EMD Chemicals reported to the IMERC-member states that they no longer sell or distribute their mercury-added chemical reagents, fixatives, and test solutions in Connecticut, Rhode Island, and Massachusetts, in conjunction with the effective dates of these states' mercury-added product phase-out laws (July 1, 2004; July 1, 2005; and May 1, 2007).
Jackson ImmunoResearch Laboratories, Inc. reported to the IMERC-member states that they phased-out the manufacture of mercury-added chemical products (e.g., thimerosal) in 2004 and completed the sale and distribution of their remaining inventory of mercury-added products by the end of 2006.
Anatrace, Inc. reported to the IMERC-member states that they no longer sell or distribute mercury-added chemical products, including Baker's dimercurial and dimercurial acetate, as of September 30, 2005.
BioGenex Laboratories, Inc. reported to the IMERC-member states that they ceased the manufacture and sale of their chemical buffer products containing thimerosal, a mercury-added preservative in October 2005. They have replaced the use of thimerosal in this product with sodium azide, a preservative that does not contain mercury.
Instrumentation Laboratory reported to the IMERC-member states that they no longer sell or distribute their mercury-added solutions and diagnostic test kits (i.e., containing thimerosal) to Connecticut and Rhode Island as of December 2006. They also reported that they planned to cease the manufacture of these products in 2007, but have yet to confirm this to the IMERC-member states.
1 This Fact Sheet does not cover mercury-added pharmaceuticals and personal care products that are regulated by the Food and Drug Administration (FDA).

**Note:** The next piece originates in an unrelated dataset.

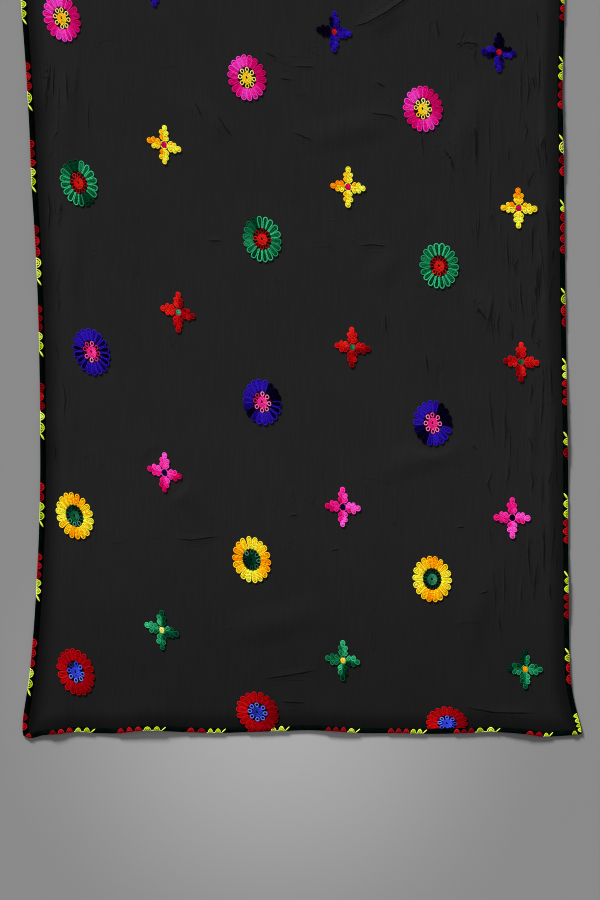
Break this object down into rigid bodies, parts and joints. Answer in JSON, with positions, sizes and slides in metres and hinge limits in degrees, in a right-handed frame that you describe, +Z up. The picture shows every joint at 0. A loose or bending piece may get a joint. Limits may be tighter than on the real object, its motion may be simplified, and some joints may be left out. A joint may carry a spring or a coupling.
{
  "type": "dupatta",
  "caption": "Black dupatta laid flat: a long thin cloth panel with raised couched-cord flowers and four-armed crosses in staggered rows, edged all round by a folded lace binding.",
  "frame": {"origin": "middle of the cloth's outline, on the surface that it lies on", "axes": "+Y along the cloth, from the hem that the picture shows at its foot to the other hem; +X across it, to the picture's right; +Z up from the surface, out of the face with the embroidery"},
  "size_m": [0.9612, 2.2596, 0.0085],
  "materials": {
    "cloth": "matt plain weave",
    "lace_edging": "folded lace in dark green with red and neon yellow lobes",
    "thread_red": "couched cord, shaded",
    "thread_yellow": "couched cord, shaded to orange",
    "thread_blue": "couched cord, shaded to near black",
    "thread_green": "couched cord, shaded to dark green",
    "thread_magenta": "couched cord, shaded to orchid",
    "thread_pink": "couched cord, shaded"
  },
  "bodies": {
    "root": {"panel": "cloth", "binding_left": "lace_edging", "binding_right": "lace_edging", "binding_near_hem": "lace_edging", "binding_far_hem": "lace_edging", "flower_1_1": "thread_red", "flower_1_2": "thread_yellow", "flower_1_3": "thread_blue", "flower_1_4": "thread_green", "flower_1_5": "thread_magenta", "flower_1_6": "thread_red", "flower_1_7": "thread_yellow", "flower_1_8": "thread_blue", "flower_2_1": "thread_red", "flower_2_2": "thread_yellow", "flower_2_3": "thread_blue", "flower_2_4": "thread_green", "flower_2_5": "thread_magenta", "flower_2_6": "thread_red", "flower_2_7": "thread_yellow", "flower_2_8": "thread_blue", "flower_2_9": "thread_green", "flower_3_1": "thread_red", "flower_3_2": "thread_yellow", "flower_3_3": "thread_blue", "flower_3_4": "thread_green", "flower_3_5": "thread_magenta", "flower_3_6": "thread_red", "flower_3_7": "thread_yellow", "flower_3_8": "thread_blue", "flower_3_9": "thread_green", "cross_1_1": "thread_green", "cross_1_2": "thread_pink", "cross_1_3": "thread_red", "cross_1_4": "thread_yellow", "cross_1_5": "thread_blue", "cross_1_6": "thread_green", "cross_1_7": "thread_pink", "cross_1_8": "thread_red", "cross_2_1": "thread_green", "cross_2_2": "thread_pink", "cross_2_3": "thread_red", "cross_2_4": "thread_yellow", "cross_2_5": "thread_blue", "cross_2_6": "thread_green", "cross_2_7": "thread_pink", "cross_2_8": "thread_red", "cross_3_1": "thread_green", "cross_3_2": "thread_pink", "cross_3_3": "thread_red", "cross_3_4": "thread_yellow", "cross_3_5": "thread_blue", "cross_3_6": "thread_green", "cross_3_7": "thread_pink", "cross_3_8": "thread_red"}
  },
  "joints": []
}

2 IMERC: http://www.newmoa.org/prevention/mercury/imerc/about.cfm
3 Mercury-Added Products Database: http://www.newmoa.org/prevention/mercury/imerc/notification/index.cfm
4 Manufacturers are not required to notify their total bulk elemental mercury sales to IMERC under the IMERC-member state notification requirements because it is not classified as a mercury-added product. Therefore, data on the use of elemental mercury is not included in this Fact Sheet.
5 Vaccines are pharmaceutical products regulated by the U.S. Food and Drug Administration (FDA). The IMERC-member states exclude these products from their Notification requirements. Therefore, data on mercury use in thimerosal in vaccines is not included in this Fact Sheet.